SHORT TASK
Every line in the data below from the one containing "before = set(bpy.data.objects)" down to the one containing "world = obj.matrix_world.copy()", both included, must be retyped exactly; no other line is to appear.

AVAILABLE DATA
•••

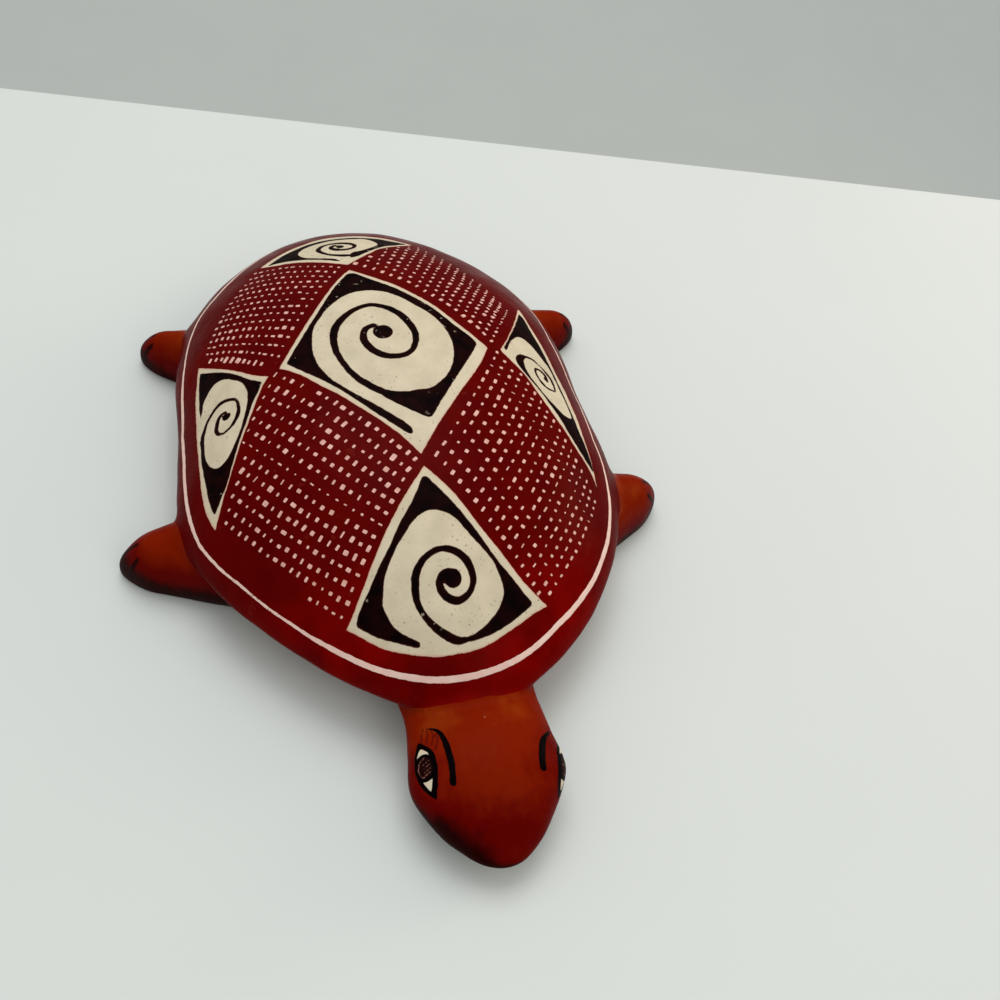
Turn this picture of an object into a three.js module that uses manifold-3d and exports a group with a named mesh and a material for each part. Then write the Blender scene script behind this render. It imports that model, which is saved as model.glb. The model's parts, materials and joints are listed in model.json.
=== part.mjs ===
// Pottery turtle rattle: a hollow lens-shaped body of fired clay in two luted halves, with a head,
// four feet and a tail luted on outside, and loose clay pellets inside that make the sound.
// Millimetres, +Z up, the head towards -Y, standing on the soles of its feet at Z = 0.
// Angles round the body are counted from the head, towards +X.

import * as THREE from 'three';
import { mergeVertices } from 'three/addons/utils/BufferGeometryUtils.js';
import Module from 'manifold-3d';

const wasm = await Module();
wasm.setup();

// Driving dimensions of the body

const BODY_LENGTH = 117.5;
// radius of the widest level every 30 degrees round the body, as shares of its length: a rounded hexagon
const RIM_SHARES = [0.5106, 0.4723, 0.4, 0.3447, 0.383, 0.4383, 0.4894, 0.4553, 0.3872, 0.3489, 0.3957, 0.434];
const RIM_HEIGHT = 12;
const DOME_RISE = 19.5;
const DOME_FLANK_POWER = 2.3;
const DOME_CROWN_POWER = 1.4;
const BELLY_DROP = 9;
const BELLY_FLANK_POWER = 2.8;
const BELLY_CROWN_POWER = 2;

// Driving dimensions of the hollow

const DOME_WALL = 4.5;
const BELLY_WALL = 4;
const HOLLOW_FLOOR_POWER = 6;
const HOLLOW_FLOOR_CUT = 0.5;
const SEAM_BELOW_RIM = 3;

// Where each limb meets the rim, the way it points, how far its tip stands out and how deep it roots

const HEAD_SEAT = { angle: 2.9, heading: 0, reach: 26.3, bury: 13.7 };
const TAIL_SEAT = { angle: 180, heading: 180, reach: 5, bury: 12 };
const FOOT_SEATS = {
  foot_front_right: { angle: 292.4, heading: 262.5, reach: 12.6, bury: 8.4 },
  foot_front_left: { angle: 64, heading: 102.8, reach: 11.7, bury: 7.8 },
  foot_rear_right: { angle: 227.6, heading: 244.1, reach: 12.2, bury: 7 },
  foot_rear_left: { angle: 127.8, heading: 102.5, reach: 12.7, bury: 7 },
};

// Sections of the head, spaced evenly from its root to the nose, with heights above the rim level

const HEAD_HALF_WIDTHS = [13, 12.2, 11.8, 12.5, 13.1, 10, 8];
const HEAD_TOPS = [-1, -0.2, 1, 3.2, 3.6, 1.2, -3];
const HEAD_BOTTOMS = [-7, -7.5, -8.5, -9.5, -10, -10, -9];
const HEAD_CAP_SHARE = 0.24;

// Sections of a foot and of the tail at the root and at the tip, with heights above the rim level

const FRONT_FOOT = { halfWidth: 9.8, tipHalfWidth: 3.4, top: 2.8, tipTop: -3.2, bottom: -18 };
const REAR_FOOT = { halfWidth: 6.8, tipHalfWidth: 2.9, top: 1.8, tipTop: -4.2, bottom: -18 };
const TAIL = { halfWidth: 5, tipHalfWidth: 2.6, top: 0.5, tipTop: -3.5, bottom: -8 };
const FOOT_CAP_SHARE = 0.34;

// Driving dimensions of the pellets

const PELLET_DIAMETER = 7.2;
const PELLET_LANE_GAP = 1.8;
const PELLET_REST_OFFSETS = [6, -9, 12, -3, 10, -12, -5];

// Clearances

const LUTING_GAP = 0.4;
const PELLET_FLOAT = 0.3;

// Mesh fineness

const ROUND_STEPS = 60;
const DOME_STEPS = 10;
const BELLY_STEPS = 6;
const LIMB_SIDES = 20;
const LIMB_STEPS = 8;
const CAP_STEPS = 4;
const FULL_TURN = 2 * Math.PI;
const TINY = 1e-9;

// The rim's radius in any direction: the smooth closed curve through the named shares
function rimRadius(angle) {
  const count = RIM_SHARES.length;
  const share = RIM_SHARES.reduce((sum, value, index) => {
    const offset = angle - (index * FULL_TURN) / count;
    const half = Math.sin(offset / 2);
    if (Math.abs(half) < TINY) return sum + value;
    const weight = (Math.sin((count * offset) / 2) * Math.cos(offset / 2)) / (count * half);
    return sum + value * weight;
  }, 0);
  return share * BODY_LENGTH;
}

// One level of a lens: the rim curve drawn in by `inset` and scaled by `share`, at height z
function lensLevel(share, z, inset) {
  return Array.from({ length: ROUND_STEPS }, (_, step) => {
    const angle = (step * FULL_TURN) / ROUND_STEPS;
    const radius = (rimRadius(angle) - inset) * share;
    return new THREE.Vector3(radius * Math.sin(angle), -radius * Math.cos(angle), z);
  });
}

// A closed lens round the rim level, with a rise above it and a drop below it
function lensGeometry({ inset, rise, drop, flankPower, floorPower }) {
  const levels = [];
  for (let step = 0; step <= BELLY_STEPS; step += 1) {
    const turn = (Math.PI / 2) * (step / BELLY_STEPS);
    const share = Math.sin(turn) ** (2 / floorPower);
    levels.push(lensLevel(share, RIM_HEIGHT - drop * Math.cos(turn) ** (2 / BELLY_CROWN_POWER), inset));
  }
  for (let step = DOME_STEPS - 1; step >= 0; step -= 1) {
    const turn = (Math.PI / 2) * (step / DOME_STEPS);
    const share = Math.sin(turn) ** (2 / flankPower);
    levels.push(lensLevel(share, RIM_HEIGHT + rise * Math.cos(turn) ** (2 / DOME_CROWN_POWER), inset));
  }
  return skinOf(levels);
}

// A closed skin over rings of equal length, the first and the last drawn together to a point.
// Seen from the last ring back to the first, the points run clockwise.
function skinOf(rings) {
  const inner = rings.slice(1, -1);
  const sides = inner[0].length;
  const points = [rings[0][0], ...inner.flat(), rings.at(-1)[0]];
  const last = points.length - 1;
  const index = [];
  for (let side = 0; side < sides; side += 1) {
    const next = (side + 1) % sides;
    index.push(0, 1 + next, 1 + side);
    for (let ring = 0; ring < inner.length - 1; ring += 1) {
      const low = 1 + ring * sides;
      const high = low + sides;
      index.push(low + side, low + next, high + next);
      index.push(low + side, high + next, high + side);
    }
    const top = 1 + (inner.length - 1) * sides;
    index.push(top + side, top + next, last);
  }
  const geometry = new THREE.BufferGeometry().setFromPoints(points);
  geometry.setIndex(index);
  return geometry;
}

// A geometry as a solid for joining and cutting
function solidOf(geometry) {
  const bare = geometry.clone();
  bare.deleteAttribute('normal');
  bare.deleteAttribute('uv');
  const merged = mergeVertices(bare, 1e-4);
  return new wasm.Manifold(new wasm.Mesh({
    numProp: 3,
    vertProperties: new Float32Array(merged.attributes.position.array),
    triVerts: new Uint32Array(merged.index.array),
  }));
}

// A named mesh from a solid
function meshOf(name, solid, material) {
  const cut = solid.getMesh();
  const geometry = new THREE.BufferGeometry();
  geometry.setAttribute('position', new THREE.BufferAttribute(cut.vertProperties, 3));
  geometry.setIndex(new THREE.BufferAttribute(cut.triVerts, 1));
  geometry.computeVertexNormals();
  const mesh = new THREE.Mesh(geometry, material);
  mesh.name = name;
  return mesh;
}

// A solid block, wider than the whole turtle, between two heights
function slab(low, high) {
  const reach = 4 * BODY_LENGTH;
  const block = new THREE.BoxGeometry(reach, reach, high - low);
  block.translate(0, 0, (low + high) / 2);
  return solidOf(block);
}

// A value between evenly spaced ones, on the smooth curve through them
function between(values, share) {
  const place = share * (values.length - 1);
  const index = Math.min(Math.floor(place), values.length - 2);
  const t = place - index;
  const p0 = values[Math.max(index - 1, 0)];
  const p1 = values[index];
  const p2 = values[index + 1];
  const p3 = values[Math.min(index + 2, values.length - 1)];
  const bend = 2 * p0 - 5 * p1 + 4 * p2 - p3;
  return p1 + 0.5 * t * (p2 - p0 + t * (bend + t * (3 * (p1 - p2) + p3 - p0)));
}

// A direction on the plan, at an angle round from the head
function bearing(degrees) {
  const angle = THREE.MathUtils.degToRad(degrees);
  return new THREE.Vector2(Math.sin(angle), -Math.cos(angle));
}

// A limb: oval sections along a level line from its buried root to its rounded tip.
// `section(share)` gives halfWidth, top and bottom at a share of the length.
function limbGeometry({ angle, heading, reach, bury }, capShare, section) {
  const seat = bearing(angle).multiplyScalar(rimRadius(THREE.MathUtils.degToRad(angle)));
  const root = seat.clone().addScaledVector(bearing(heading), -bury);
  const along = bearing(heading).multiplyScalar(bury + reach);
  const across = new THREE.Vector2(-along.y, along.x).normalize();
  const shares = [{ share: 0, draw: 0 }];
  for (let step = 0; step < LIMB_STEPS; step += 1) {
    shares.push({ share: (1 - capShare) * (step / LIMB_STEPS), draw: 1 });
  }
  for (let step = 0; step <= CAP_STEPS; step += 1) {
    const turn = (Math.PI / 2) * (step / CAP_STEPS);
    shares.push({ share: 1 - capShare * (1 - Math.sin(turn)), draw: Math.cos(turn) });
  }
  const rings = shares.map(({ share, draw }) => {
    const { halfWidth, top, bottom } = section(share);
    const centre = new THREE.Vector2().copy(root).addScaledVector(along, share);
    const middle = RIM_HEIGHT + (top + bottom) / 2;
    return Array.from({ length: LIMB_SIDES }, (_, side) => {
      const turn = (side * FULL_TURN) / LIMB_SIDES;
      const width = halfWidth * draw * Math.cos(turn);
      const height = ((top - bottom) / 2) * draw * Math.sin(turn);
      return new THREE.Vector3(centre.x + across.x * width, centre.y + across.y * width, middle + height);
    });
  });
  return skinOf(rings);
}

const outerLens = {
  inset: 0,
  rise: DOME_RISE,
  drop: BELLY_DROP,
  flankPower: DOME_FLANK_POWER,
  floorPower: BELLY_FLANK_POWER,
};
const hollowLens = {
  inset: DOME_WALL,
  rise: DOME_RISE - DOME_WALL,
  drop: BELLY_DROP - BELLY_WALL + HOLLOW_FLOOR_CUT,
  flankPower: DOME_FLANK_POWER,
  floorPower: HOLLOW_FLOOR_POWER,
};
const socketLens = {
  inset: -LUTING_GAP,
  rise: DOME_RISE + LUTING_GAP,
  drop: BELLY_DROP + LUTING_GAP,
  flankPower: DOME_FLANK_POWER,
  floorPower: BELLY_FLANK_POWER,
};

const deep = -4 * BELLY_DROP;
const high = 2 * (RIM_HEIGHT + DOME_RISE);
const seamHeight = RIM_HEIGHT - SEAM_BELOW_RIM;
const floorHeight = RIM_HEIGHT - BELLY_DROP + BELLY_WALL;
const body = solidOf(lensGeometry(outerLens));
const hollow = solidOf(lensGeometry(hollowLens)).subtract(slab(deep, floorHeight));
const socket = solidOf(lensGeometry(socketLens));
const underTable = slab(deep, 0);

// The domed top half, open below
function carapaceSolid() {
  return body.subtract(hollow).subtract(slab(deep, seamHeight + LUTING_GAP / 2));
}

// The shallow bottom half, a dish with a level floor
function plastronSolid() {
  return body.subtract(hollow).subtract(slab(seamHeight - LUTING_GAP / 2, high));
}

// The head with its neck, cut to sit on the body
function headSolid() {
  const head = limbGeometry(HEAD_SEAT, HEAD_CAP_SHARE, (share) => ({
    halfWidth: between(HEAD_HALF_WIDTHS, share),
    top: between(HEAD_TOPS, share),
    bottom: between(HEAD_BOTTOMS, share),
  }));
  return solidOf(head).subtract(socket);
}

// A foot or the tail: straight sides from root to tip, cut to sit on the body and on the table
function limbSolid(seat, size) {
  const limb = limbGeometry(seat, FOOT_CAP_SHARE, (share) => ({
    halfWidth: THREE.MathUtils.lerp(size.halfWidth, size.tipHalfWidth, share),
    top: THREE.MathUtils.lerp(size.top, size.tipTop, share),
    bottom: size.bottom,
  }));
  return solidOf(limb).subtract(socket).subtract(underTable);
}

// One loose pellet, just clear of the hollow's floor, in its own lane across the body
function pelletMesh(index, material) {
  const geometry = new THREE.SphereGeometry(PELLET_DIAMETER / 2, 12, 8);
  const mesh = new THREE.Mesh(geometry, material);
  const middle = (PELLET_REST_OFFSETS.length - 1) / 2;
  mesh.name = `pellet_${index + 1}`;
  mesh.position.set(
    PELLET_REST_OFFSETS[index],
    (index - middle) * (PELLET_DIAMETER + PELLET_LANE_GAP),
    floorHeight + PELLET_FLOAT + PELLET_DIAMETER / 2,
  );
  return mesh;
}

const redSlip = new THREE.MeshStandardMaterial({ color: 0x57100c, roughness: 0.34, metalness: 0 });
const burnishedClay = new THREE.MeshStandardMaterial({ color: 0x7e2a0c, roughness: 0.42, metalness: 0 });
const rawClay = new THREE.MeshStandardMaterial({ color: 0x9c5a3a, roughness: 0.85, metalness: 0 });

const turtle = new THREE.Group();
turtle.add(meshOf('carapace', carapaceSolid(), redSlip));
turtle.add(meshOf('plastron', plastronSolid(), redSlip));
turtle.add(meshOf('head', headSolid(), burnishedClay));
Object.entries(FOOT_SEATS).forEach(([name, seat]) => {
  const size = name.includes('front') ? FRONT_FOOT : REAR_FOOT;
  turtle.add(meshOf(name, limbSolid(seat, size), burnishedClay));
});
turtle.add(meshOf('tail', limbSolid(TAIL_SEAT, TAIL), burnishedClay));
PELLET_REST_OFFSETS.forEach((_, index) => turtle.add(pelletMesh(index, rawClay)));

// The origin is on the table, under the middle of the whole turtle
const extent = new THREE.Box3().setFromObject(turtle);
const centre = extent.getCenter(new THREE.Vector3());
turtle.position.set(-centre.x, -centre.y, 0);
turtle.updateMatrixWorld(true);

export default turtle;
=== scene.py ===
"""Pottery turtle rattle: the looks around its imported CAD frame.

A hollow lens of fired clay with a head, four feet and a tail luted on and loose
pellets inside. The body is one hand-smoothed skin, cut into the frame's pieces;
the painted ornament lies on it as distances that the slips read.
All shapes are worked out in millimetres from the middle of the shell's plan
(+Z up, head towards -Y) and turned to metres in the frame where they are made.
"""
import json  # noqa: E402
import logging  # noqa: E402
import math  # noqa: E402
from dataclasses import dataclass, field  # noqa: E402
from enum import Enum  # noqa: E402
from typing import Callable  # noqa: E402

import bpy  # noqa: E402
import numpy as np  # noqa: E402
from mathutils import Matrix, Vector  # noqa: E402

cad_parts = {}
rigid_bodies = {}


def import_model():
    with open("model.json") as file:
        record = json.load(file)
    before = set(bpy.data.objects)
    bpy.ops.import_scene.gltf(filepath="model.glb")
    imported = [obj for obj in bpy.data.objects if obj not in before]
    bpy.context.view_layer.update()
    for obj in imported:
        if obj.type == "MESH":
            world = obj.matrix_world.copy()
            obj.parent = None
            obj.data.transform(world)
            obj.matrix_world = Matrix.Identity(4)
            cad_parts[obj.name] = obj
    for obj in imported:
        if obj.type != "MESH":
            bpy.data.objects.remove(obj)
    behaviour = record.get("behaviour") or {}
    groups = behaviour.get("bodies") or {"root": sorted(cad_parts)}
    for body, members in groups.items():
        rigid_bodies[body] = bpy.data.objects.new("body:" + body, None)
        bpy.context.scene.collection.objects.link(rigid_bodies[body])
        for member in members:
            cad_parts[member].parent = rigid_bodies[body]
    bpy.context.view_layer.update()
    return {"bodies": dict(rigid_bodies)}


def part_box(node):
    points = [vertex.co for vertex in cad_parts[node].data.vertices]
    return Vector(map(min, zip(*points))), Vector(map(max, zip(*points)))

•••

REPLY
    before = set(bpy.data.objects)
    bpy.ops.import_scene.gltf(filepath="model.glb")
    imported = [obj for obj in bpy.data.objects if obj not in before]
    bpy.context.view_layer.update()
    for obj in imported:
        if obj.type == "MESH":
            world = obj.matrix_world.copy()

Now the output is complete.